── SUPPLIED RECORDS ──
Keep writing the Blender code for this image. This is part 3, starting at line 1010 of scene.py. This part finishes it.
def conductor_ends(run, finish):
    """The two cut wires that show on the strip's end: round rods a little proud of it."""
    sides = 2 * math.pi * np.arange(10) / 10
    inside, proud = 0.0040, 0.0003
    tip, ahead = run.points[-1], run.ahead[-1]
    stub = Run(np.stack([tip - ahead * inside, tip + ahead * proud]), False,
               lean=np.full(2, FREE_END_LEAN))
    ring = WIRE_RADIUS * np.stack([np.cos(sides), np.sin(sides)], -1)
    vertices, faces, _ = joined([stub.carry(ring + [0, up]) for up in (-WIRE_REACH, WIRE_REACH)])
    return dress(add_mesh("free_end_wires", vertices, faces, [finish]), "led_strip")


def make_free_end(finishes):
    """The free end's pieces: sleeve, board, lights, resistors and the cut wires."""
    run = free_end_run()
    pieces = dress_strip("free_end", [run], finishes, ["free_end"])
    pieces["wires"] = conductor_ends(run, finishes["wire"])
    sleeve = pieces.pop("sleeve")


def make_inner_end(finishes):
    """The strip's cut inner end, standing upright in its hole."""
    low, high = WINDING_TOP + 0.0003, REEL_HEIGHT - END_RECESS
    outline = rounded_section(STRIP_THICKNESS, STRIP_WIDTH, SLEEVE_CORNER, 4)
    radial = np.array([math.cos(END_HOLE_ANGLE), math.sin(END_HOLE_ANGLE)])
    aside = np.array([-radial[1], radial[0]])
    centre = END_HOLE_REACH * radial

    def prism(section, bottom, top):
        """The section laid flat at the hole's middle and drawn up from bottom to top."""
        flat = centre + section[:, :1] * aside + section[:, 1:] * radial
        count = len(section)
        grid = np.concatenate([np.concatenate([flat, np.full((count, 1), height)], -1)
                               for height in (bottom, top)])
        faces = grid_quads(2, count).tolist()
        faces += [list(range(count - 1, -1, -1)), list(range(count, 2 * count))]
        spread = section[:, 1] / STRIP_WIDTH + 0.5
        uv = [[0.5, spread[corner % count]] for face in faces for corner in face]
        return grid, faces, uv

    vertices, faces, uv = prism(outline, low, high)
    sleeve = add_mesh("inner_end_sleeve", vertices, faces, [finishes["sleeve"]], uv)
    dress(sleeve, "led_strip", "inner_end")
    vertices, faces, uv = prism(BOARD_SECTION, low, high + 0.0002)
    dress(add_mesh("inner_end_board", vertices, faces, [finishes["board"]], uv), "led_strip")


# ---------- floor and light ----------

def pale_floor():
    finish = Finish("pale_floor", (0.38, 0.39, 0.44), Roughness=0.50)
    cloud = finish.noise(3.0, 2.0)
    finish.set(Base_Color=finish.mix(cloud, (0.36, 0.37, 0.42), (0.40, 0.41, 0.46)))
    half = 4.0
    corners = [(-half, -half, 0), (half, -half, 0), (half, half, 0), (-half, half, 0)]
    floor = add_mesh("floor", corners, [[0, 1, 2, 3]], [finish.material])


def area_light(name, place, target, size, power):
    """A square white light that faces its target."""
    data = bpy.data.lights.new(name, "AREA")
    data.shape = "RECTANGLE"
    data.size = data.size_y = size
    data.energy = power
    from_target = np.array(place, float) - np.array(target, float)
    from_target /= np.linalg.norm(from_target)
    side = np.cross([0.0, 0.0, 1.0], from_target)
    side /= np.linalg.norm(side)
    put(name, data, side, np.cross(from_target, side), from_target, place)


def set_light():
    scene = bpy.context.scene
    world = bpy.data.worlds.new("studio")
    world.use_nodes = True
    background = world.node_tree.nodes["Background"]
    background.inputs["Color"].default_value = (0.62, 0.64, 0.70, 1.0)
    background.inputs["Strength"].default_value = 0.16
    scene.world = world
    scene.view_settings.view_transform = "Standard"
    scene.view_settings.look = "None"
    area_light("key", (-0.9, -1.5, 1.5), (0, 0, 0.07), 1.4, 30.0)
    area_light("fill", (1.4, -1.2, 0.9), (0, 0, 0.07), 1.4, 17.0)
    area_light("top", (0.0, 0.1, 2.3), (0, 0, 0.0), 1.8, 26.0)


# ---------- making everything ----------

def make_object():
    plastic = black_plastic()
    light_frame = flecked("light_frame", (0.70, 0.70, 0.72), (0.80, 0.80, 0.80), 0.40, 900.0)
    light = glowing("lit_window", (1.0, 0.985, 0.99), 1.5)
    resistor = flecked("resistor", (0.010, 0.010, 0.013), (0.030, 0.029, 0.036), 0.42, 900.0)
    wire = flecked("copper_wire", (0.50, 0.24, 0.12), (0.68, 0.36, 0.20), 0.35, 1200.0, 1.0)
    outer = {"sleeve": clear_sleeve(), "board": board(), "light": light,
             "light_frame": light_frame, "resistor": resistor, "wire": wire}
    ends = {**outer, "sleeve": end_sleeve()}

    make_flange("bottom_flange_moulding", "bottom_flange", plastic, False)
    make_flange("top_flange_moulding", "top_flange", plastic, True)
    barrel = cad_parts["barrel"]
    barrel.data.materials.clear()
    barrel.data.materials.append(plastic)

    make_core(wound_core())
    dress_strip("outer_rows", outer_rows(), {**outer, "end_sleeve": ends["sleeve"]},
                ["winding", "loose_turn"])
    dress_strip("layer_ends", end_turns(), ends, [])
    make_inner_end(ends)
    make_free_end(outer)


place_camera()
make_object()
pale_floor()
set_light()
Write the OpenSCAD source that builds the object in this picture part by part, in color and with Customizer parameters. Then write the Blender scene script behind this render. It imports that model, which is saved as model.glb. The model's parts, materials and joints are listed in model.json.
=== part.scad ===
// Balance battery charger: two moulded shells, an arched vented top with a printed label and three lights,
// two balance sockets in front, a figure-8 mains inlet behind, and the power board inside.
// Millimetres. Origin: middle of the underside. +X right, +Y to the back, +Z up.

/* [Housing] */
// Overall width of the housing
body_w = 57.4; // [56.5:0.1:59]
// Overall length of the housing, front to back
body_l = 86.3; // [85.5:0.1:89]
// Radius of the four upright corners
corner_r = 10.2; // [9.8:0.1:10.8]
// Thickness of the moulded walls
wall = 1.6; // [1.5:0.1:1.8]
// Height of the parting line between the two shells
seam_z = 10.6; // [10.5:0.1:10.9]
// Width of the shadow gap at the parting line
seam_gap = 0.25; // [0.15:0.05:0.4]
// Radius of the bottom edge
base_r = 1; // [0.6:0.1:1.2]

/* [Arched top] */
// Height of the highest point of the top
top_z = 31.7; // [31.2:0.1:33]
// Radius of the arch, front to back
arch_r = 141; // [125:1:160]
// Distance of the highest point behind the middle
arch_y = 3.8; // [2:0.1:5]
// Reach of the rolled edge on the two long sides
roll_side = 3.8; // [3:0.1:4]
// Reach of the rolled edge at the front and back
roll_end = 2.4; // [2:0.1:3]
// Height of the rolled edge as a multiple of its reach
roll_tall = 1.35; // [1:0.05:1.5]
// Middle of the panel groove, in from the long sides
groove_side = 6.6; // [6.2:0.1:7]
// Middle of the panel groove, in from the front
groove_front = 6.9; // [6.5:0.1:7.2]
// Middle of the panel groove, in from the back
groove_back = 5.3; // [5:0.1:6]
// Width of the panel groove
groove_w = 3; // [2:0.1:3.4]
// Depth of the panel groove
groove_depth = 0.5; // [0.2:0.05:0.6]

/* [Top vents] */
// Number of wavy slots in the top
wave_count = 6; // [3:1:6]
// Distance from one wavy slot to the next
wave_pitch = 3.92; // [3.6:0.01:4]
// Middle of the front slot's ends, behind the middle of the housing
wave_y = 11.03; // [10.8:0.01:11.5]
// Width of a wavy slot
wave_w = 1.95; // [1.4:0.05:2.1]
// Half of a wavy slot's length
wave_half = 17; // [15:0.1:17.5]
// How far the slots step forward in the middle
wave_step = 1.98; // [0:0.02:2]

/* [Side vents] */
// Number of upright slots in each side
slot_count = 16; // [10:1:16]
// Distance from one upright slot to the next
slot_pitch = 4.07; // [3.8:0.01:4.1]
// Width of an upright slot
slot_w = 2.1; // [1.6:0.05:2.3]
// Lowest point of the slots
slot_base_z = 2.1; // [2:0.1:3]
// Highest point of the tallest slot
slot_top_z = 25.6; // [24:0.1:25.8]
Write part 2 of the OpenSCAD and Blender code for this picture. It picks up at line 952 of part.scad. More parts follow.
───
**PROMPT**. Which lines of the data include "materials"? Copy each of them.

**RESULT OF THE EXERCISE**.
    barrel.data.materials.clear()
    barrel.data.materials.append(plastic)
Write the OpenSCAD source that builds the object in this picture part by part, in color and with Customizer parameters. Then write the Blender scene script behind this render. It imports that model, which is saved as model.glb. The model's parts, materials and joints are listed in model.json.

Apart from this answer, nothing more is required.